Slovenia, a small country, with only about 2 million people, experienced strong economic growth from 2000-2007, with an impressive average GDP growth rate of 9%.

In 2004, it made the transition from being a World Bank borrower, to being a donor-partner. During the following three years, Slovenia’s GDP grew to €36 billion in 2007, from €27 billion in 2004.

Slovenia’s economy is driven by exports, which account for 70% of GDP. After its accession to the European Union in 2004, it became even more open to trade with other EU member countries, and exports grew at an average rate of 14.5% during 2004-2007. Most exports are to Germany, Italy, Croatia, Austria, France and Russia. The manufacturing sector accounts for most employment. In the last few years, there has also been a huge increase in tourist visits to Slovenia.

Wages rose 3.6% in 2005, and 4.1% in 2007. Inflation stayed below 4% from 2004 to the third quarter 2007. Unemployment fell to 6.43% in Q3 2008, down from 13% in 1999, but shot up again to 11.1% in November 2010. The rate is expected to continue rising. The government reported that the number of unemployed increased 15.6% y-o-y to January 2011.

Cautious mortgage market

Slovenia’s mortgage market is still relatively small, at 9% of GDP in 2008, but has been growing rapidly, and is up from 3% in 2004.

There are no special mortgage banks in Slovenia, though 19 commercial banks and 3 savings banks offer mortgages. Nonetheless, 233 banks from European Economic Areas (EEA states) are authorized to perform mortgage services directly in Slovenia or through a branch. The average loan-to-value ratio is 50%, i.e., households have to cough up a 50% down payment to qualify for a mortgage.

Slovenia’s mortgage market, though improving, plays a weak role in housing finance, according to Matej More of the Finance Ministry. The reason is the underdevelopment of land registration system, the foreclosure procedure, and other problems in the legal environment.

Mortgages are secured on property bought in Slovenia, not on property outside the country. Normally, a 10% deposit is required to secure a property. According to Slovenian law, if the seller backs out, he is liable to pay twice the deposit.

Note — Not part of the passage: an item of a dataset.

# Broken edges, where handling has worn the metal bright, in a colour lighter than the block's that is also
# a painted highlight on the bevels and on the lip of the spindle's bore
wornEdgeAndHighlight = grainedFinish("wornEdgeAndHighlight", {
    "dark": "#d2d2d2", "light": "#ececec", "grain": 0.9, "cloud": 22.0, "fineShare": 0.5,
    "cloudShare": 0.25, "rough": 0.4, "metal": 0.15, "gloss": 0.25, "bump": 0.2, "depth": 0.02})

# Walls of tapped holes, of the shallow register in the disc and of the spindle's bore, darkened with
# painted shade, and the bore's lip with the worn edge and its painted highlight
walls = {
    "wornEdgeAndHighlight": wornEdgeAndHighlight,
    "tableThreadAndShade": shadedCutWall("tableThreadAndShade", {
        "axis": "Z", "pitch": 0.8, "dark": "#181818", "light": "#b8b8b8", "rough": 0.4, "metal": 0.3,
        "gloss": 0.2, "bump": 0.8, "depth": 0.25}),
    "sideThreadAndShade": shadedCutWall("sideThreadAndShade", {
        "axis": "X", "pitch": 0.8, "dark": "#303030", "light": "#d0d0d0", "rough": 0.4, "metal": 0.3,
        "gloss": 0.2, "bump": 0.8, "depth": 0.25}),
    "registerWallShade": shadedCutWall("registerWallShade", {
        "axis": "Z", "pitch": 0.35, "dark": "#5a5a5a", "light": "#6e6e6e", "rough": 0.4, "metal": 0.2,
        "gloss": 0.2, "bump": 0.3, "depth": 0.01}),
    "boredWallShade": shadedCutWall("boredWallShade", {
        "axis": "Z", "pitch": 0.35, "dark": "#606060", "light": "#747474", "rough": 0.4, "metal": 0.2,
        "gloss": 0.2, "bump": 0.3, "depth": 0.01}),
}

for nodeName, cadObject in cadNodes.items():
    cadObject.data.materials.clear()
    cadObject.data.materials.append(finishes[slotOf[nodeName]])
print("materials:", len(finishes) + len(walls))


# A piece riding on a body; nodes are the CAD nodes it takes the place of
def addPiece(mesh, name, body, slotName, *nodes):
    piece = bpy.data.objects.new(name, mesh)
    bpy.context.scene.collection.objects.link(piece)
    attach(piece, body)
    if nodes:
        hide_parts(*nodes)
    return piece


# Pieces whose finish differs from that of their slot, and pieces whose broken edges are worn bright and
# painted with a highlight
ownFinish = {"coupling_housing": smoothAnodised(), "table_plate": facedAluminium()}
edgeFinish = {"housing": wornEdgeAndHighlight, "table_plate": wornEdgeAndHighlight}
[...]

Housing loans with interest rates fixed for 5 to 10 years or more are now available, but almost 82% of loans in 2008 were variable rate, according to the Bank of Slovenia.

Interest rate movement

After Slovenia’s accession to the European Union in 2004, interest rates fell to an average of 5% in 2006, from 10% in 2003. However, in 2007 they started to rise again to 6%, and then to 7% in 2008, almost the same as the 10 years fixed-rate mortgage rate.

Lukewarm foreign demand

Slovenia’s real estate market has been completely open to EU nationals since it joined the EU in 2004. This was expected to usher in thousands of EU citizens eager to buy properties in Slovenia, but only a handful came, due to higher real estate prices in Slovenia compared to other EU countries, according to Sonja Gračanić of Dodoma Real Estate.

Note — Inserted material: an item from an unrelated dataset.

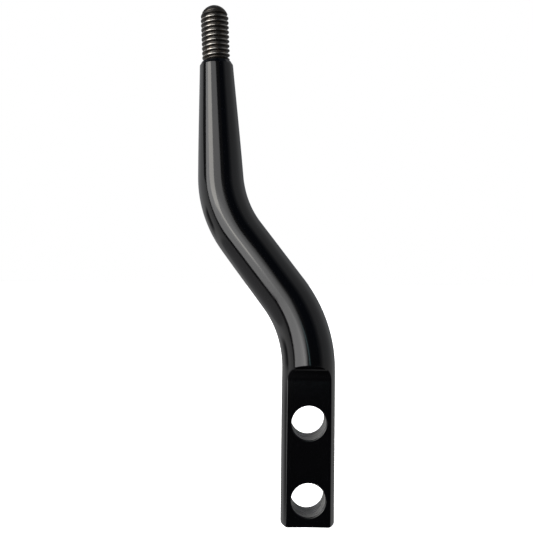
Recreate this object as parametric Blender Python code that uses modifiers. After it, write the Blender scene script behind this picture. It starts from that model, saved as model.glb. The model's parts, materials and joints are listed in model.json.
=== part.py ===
"""Gear shift lever: a bent, tapered round bar with a flat drilled tang, and a step stud for its knob.

Blender 4.5. Units are metres and +Z is up. The origin is the middle of the tang's back face, halfway between
the two bolt holes, and the tang runs along Z. The bar bends in the XZ plane.
Both pieces screw together: the stud's lower, finer thread fills the tapped hole in the bar's tip.
"""

import math

import bmesh
import bpy
from mathutils import Matrix, Vector

MM = 0.001
INCH = 0.0254

# The bar's centreline, from the tang's end upwards
TANG_RUN = 52.7 * MM  # straight length that holds the tang
LOWER_BEND_RADIUS = 42.3 * MM
LOWER_BEND_ANGLE = math.radians(37.2)  # towards -X
MIDDLE_RUN = 24.5 * MM
UPPER_BEND_RADIUS = 36.3 * MM
UPPER_BEND_ANGLE = math.radians(34.4)  # back towards +X
STEM_RUN = 38.5 * MM
LOWER_BEND_RUN = LOWER_BEND_RADIUS * LOWER_BEND_ANGLE
UPPER_BEND_RUN = UPPER_BEND_RADIUS * UPPER_BEND_ANGLE
BEND_STEP = math.radians(3.1)  # turn between two cross-sections of a bend
STEM_STEP = 13 * MM  # longest distance between two cross-sections of a straight run

# The bar's diameter where each run ends: the blank is turned to this taper and then bent
BAR_DIAMETER = 18.4 * MM
TANG_TOP_DIAMETER = 18.2 * MM
MIDDLE_START_DIAMETER = 17.2 * MM
MIDDLE_END_DIAMETER = 16.6 * MM
STEM_START_DIAMETER = 15.6 * MM
TIP_DIAMETER = 11.4 * MM
SEAT_DIAMETER = 9.8 * MM  # the tip's flat ring, round the stud
TIP_CHAMFER = 1.3 * MM
FOOT_CHAMFER = 0.7 * MM
BAR_SIDES = 48

# The tang
TANG_THICKNESS = 10.7 * MM
FOOT_TO_HOLE = 9.2 * MM
HOLE_SPACING = 26.0 * MM
HOLE_DIAMETER = 11.6 * MM  # clearance for a 7/16 inch bolt
HOLE_CHAMFER = 0.3 * MM
FLAT_RUN = 49.4 * MM  # length of each milled flat, up to the foot of its scooped end
SCOOP_RADIUS = 6.0 * MM
HOLE_SIDES = 40

# The stud, along its own axis: 0 is the bar's tip, and the parts below it are inside the bar
KNOB_THREAD_DIAMETER = 3 / 8 * INCH
KNOB_THREAD_PITCH = INCH / 16
KNOB_THREAD_START = -2.55 * MM  # the first crest, on the +X side
STUD_TOP = 19.3 * MM
DOME_RADIUS = 4.8 * MM
ROOT_THREAD_DIAMETER = 5 / 16 * INCH
ROOT_THREAD_PITCH = INCH / 18
ROOT_THREAD_START = -15.5 * MM
STUD_DEPTH = 14.0 * MM
NECK_RADIUS = 2.9 * MM
NECK_DEPTH = 1.6 * MM
NECK_STEP = 0.1 * MM  # between the two halves of the neck
STUD_CHAMFER = 1.0 * MM
GAP = 0.3 * MM  # between the stud and the bar
MOUTH_RADIUS = 4.25 * MM  # of the cone in the bar's tip, on which the stud seats
TAPPING_DRILL_RADIUS = 3.3 * MM
DRILL_DEPTH = 16.5 * MM
DRILL_POINT_ANGLE = math.radians(118)
KNOB_THREAD_SIDES = 28
ROOT_THREAD_SIDES = 20

# Proportions of a 60 degree thread, as shares of its pitch
THREAD_DEPTH = 0.56
CREST_WIDTH = 0.15
LEAST_ROOT_WIDTH = 0.03
FLANK_SLOPE = math.tan(math.radians(30))

# Where things are
AXIS_Y = -TANG_THICKNESS / 2
FOOT_Z = -HOLE_SPACING / 2 - FOOT_TO_HOLE
CUT_MARGIN = 6 * MM  # how far a cutter stands clear of the bar

MERGE = 1e-5

MATERIALS = {
    "gloss_black_coat": {"colour": (0.004, 0.004, 0.005, 1), "roughness": 0.1, "metallic": 0.0},
    "bare_steel": {"colour": (0.42, 0.41, 0.39, 1), "roughness": 0.32, "metallic": 1.0},
}


def clear_scene():
    for obj in list(bpy.data.objects):
        bpy.data.objects.remove(obj)


def new_collection(name):
    made = bpy.data.collections.new(name)
    bpy.context.scene.collection.children.link(made)
    return made


def material(name):
    look = MATERIALS[name]
    made = bpy.data.materials.new(name)
    made.use_nodes = True
    shader = made.node_tree.nodes["Principled BSDF"]
    shader.inputs["Base Color"].default_value = look["colour"]
    shader.inputs["Roughness"].default_value = look["roughness"]
    shader.inputs["Metallic"].default_value = look["metallic"]
    made.diffuse_color = look["colour"]
    return made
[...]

“When you explain to them (potential buyers) the realities, when they look at the prices… which are not that cheap… and mostly they’re thinking about renting it out and getting some money. And when they work out what they get in rent, it doesn’t actually add up,” said Diana Evans, a Briton who was among the first wave of foreign land buyers in Slovenia. Slovenia’s very short coastline is another negative.

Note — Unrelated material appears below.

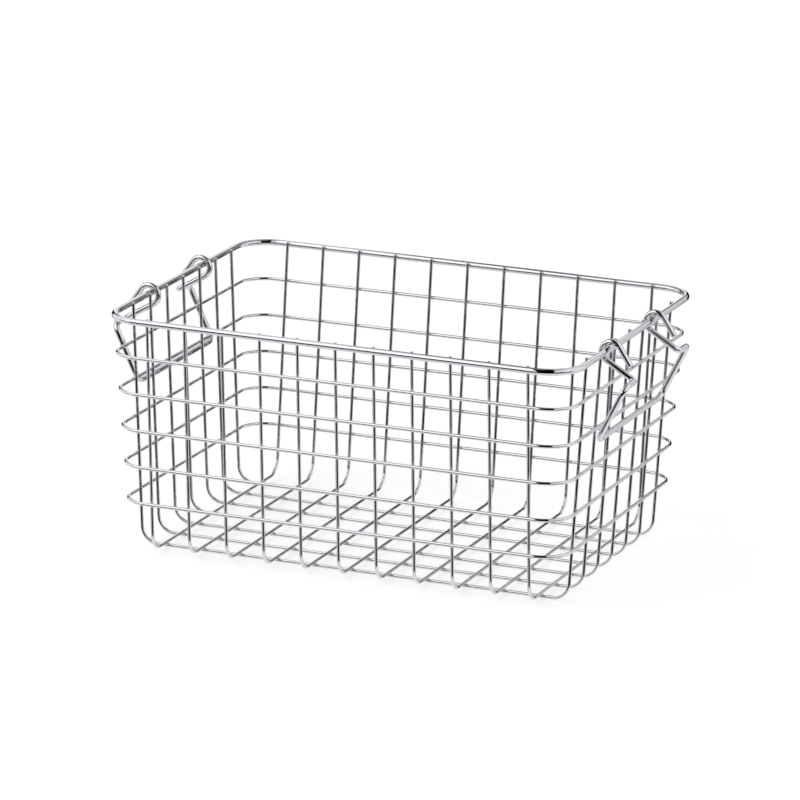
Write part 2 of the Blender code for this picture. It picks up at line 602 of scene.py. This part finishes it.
@dataclass(frozen=True)
class RoundWire:
    """A wire of round section along a path."""

    path: WirePath
    diameter: float
    sides: int
    tint_wear_and_shade_spots: Array
    end_rounding: float = 0.0
    butt_weld_swell: float = 0.0
    butt_weld_width: float = 1.1 * MILLIMETRE
    tint_wear_and_shade_reach: float = 2.4 * MILLIMETRE

    def rings(self) -> tuple[Array, Array]:
        """Gives the length along the path and the radius of each ring.

        A ring-shaped wire swells slightly at its butt weld by a bell curve of the distance to it. An open
        wire has its cut edges rounded by quarter circles.

        Returns:
            The lengths and the radii.
        """
        stations, radius = self.path.rings(), self.diameter / 2
        whole = self.path.measured()[1][-1]
        if self.path.closed:
            to_weld = np.minimum(stations, whole - stations)
            swell = self.butt_weld_swell * np.exp(-(to_weld / self.butt_weld_width) ** 2)
            return stations, radius * (1 + swell)
        edge, clear = self.end_rounding, END_REACH * self.end_rounding
        swing = np.linspace(0.0, math.pi / 2, END_RINGS)
        into, below = edge * (1 - np.cos(swing)), edge * (1 - np.sin(swing))
        inner = stations[(stations > clear) & (stations < whole - clear)]
        lengths = np.concatenate([into, inner, whole - into[::-1]])
        radii = np.concatenate([radius - below, np.full(len(inner), radius), radius - below[::-1]])
        return lengths, radii

    def surface(self, first_across: Array) -> Surface:
        """Works out the wire's surface.

        A point of it is the path's point plus the radius times the cosine of the angle round the wire in one
        direction across it and the sine in the other. An open wire is closed by a fan of faces at each end.

        Args:
            first_across: Direction across the wire at its first ring.

        Returns:
            The surface.
        """
        stations, radii = self.rings()
        places, directions = self.path.at(stations)
        across = across_directions(directions, first_across)
        upright = np.cross(directions, across)
        angles = np.arange(self.sides) * FULL_TURN / self.sides
        cosines, sines = np.cos(angles)[None, :, None], np.sin(angles)[None, :, None]
        swung = cosines * across[:, None] + sines * upright[:, None]
        vertices = (places[:, None] + radii[:, None, None] * swung).reshape(-1, 3)
        section = (radii[:, None] * cosines[..., 0], radii[:, None] * sines[..., 0])
        straight = np.stack(np.broadcast_arrays(*section, stations[:, None]), 2).reshape(-1, 3)
        quads, triangles = shell_faces(len(stations), self.sides, self.path.closed)
        if not self.path.closed:
            vertices = np.vstack([vertices, places[[0, -1]]])
            straight = np.vstack([straight, [(0.0, 0.0, stations[0]), (0.0, 0.0, stations[-1])]])
        # Nearness to welds and rubbed spots: weld tint and painted shade where the wires cross, and wear where
        # a handle rubs
        tint_wear_and_shade = nearness(vertices, self.tint_wear_and_shade_spots, self.tint_wear_and_shade_reach)
        return Surface(vertices, quads, triangles, straight, tint_wear_and_shade)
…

During the first year after liberalization, only about 500 properties were sold to EU citizens. And from January 2006 to April 2009, foreigners bought only 2,026 properties according to the Slovenia Tax Administration (DURS). Most buyers were from United Kingdom (39%), Italy (29%), Austria (8%) and Germany (6%). Only two banks offer mortgages to foreign investors. One is the Volksbank of Austria, which offers 70% mortgages. The other is SKB Banka, which offers up to 50% mortgage credit.

Even before the recent house price boom, rental yields in Slovenia were relatively low.

In July 2008, rental yields for properties in central Ljubljana ranged from 4.3% to 5.5%, according to the Global Property Guide. Property prices were around €2,926 to €3,737 per sq. m. while rents are around €491 per month for a small (40 sq. m.) unit. Larger units have much higher rents that can reach up to €2,175 per month (for a 150 sq. m. flat).

Most Slovenes own their houses; the owner-occupancy rate was 82% in 2005.

Economic slowdown

Slovenia’s economy is fueled by exports and foreign investments, and its high level of trade openness made Slovenia sensitive to the global economic crisis. To a great extent, economic growth is largely dependent on the movements in its exports, primarily to its main trading partner, Germany, which constitutes around 19% of Slovenia’s exports.

Slovenia’s GDP grew by 1% in 2010, with increased exports to Germany the only contributor to growth - a significant improvement, however, compared to the economy’s 8.1% contraction in 2009, its worst crisis since independence.

Slovenia’s recovery is expected to remain weak, with economic growth of around 1.7% to 2% in 2011

The government’s ability to pump prime the economy is hampered by the limits set in the eurozone. From a balanced budget in 2007, the budget deficit rose to 5.4% in 2010. In line with the EU deficit limit of 3% of GDP by 2012, Slovenia is planning to bring its deficit down to 4.7% in 2011.

In 2010, the government froze public sector wages and proposed radical reforms to the labor market and revisions to the pension system. The plans failed to push through, as unions demanded a referendum on pension reforms. The pension reform plan is now pending in parliament.